Both of them needed to hear this story so that they could stop playing the "snakes are gross" game with themselves. Resisting resistance creates more resistance. This is what I mean when I say that "resistance is information". 

For example, the CEO needed to look at why "sales" felt repulsive. They had a narrative around funding that left them feeling conflicted: you are either funding or building. If you half-fund or half-build, you're not doing it right. Sitting with the resistance and the story behind it helped them turn funding into a sprint and an experiment. This approach made them feel curious and excited to do a cycle of fundraising. It didn't have to be forever. it could be a two-week cycle. Once they got curious about the resistance, the path became more clear.

Becoming curious about resistance

For the Director of Learning, just telling me about her resistance allowed her to take a step back and look at the story behind it. The “pile of snakes story” helped her see that her resistance to the email was a self-reinforcing cycle. Or, as my wife likes to say “what you resist, persists.”

Curiosity about resistance is a gentle and effective path “through”.

This idea is just as true for coaches. Resistance is information to be curious about. It’s much easier to react to resistance as disrespect. I was coaching a friend of mine who is (in turn) coaching an innovation team. He was feeling resistance from the team. This team was part of a larger initiative to build an innovation process, including a growth board and milestones for funding of initiatives.

Just like my CEO, the team wanted to build their product and get traction, not build decks about their process and experiments in order to get the next fundraise from their innovation board.

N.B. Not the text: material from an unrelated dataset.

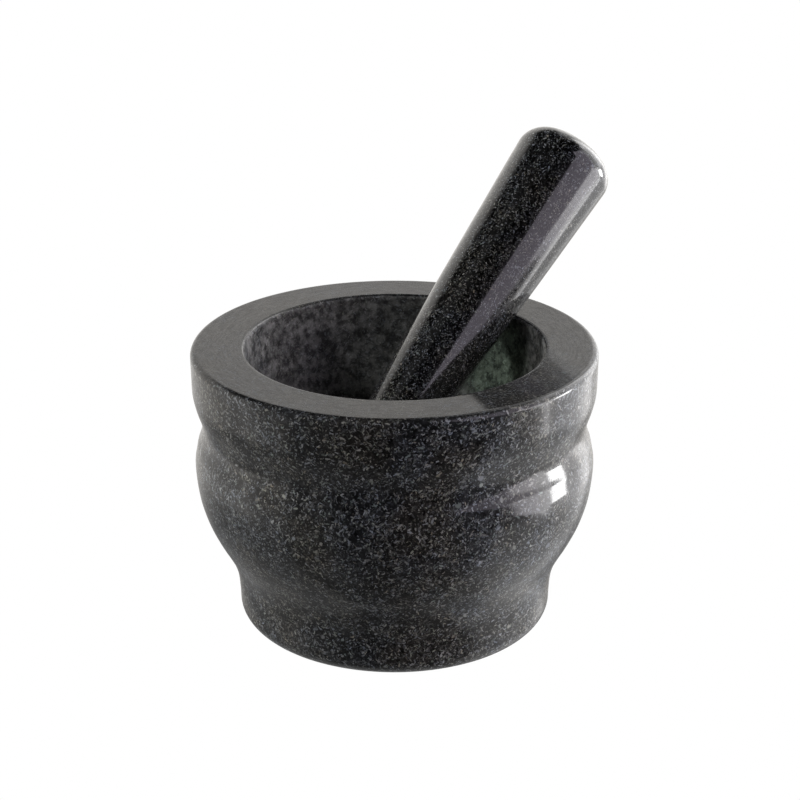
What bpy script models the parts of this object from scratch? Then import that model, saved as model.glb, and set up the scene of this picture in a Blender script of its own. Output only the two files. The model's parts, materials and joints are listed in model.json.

The complaint from my friend was that "they aren't listening to me...how do I get them to buy into this larger, systematic approach to innovation?"

From the coach's perspective, the team needed to learn a systematic approach to reporting on experiments, not to just keep experimenting. 

As we probed more deeply, it turned out that there was a simple explanation. The team didn't think that the innovation board mattered. If they could show enough traction, they had been told by a senior stakeholder, that there was some money they could float them.

The resistance wasn't a battle between a coach and a team. That was the story my friend was telling themselves. Given that the situation was seen as a battle,  they wanted to know how to gain an upper hand in the battle.

When they got curious about the resistance instead, the way became much more clear - they needed to change the game the team was playing...because they were definitely trying to game the system.

What are you resisting? What are your stakeholders or collaborators resisting? How can you get curious about the tension and lean into it?

And then...how can you change the game you're playing?